Terhadap putusan tersebut, di tingkat Tim PH terjadi perdebatan juga. Semua sependapat bahwa putusan terhadap Buchtar Tabuni merupakan satu langkah maju bagi proses penegakan hukum. Ada yang beranggapan bahwa untuk hal tersebut sebaiknya tidak perlu dilakukan banding, sedangkan yang lain meski setuju sebagai sebuah langkah maju namun bersikeras untuk banding karena putusan tersebut dinilai mengandung intervensi, seharusnya Buchtar bebas. Semua sepakat bahwa kewajiban Tim PH menjelaskan langkah hukum dan konsekwensinya sedangkan keputusan untuk banding atau tidak sepenuhnya diserahkan kepada terdakwa Buchtar Tabuni.

Pada tanggal 7 Juli 2009, JPU telah lebih dulu menyatakan banding terhadap putusan tersebut karena kekecewaan mereka atas terlepasnya Buchtar dalam jeratan pasal makar. Sedangkan Buchtar Tabuni, setelah dikunjungi oleh Tim PH Anum Siregar SH dan Iwan K Niode SH didampingi Hamim Mustafa, staff dokumentasi dari AlDP mengatakan “saya mau banding, jika nanti putusan yang dijatuhkan oleh Pengadilan Tinggi 10 tahun atau lebih itu bukan soal tapi tidak benar tuduhan pasal penghasutan itu..” tandas Buchtar Tabuni. Maka setelah bertemu Buchtar di LP Abepura tanggal 10 Juli 2009, Tim PH langsung menuju Pengadilan Negeri untuk menyatakan banding. Di kesempatan itu, Buchtar menunjukkan surat perpanjangan 30 hari masa penahanan yang dikeluarkan oleh pengadilan Tinggi Papua, hingga tanggal 6 Agustus 2009 mendatang.

Hal yang menarik dan semestinya diperhatikan adalah bahwa putusan terhadap Bukhtar Tabuni akan menjadi patokan bagi persidangan yang sedang dihadapi oleh Sebi Sambom dan Musa Tabuni, Diaz dan Yance, sebab mereka bagian dari kelompok anak muda, teman – teman Buchtar Tabuni yang terlibat demo juga.
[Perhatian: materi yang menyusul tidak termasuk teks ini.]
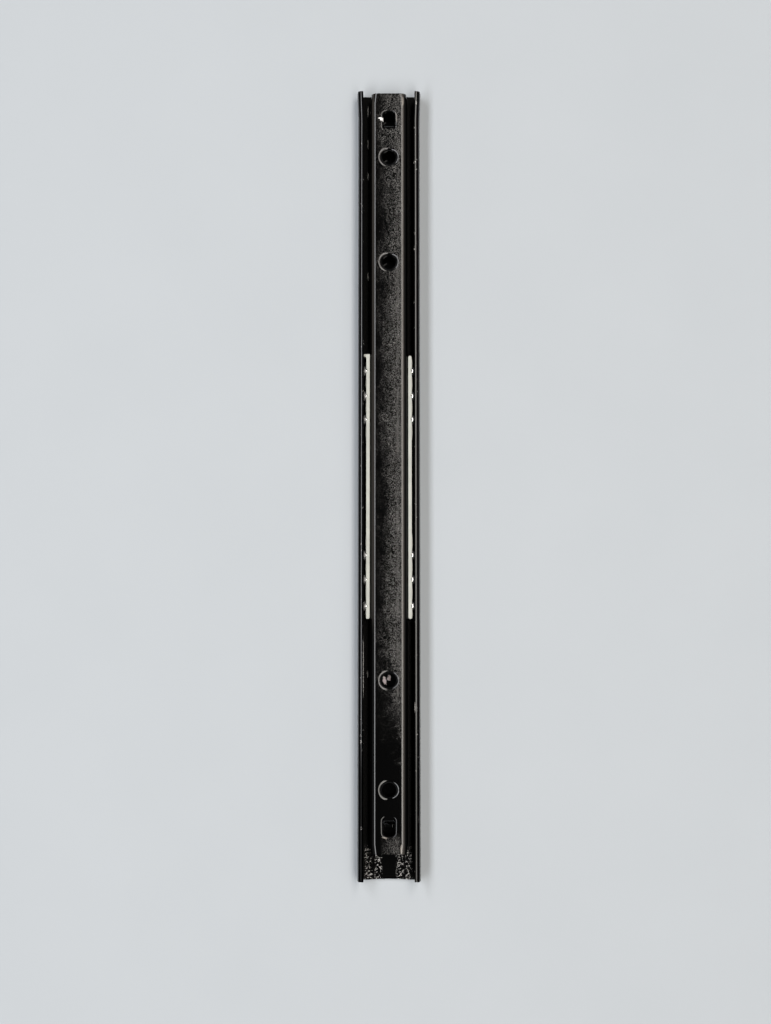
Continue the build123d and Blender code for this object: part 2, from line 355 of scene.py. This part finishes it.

Ini juga akan menjadi tiitk perhatian bagi tim PH dalam mendampingi mereka, selain tetap berusaha untuk menangkis tuduhan makar (pasal 106 KUHP) tetapi juga lebih focus pengungkapan fakta untuk menunjukkan bahwa tidak terjadi peristiwa penghasutan terhadap satu delik (pasal 160 KUHP).

Buchtar Tabuni memasuki hari – hari yang penting dan penuh tantangan karena itu dia sengaja memilih lebih banyak diam..”Saya gelisah..”katanya, sambil mengepalkan tangannya dan meninju pelan – pelan meja yang ada di depannya di ruang pembinaan LP Abepura, kemudian tersenyum khas,..”kalau tidak ada lagi makar, maka menyampaikan aspirasi melalui demo adalah wajib. Kita akan terus melakukan konsolidasi dan menghindari trik – trik penghasutan yang akan menjadi perangkap buat kita. Setelah bebas, saya akan tetap berdemo…”katanya penuh semangat.

Keterangan foto : Buchtar Tabuni di hari yang menggelisahkan tanggal 3 Juli 2009 - pengadilan negeri Jayapura, Andawat.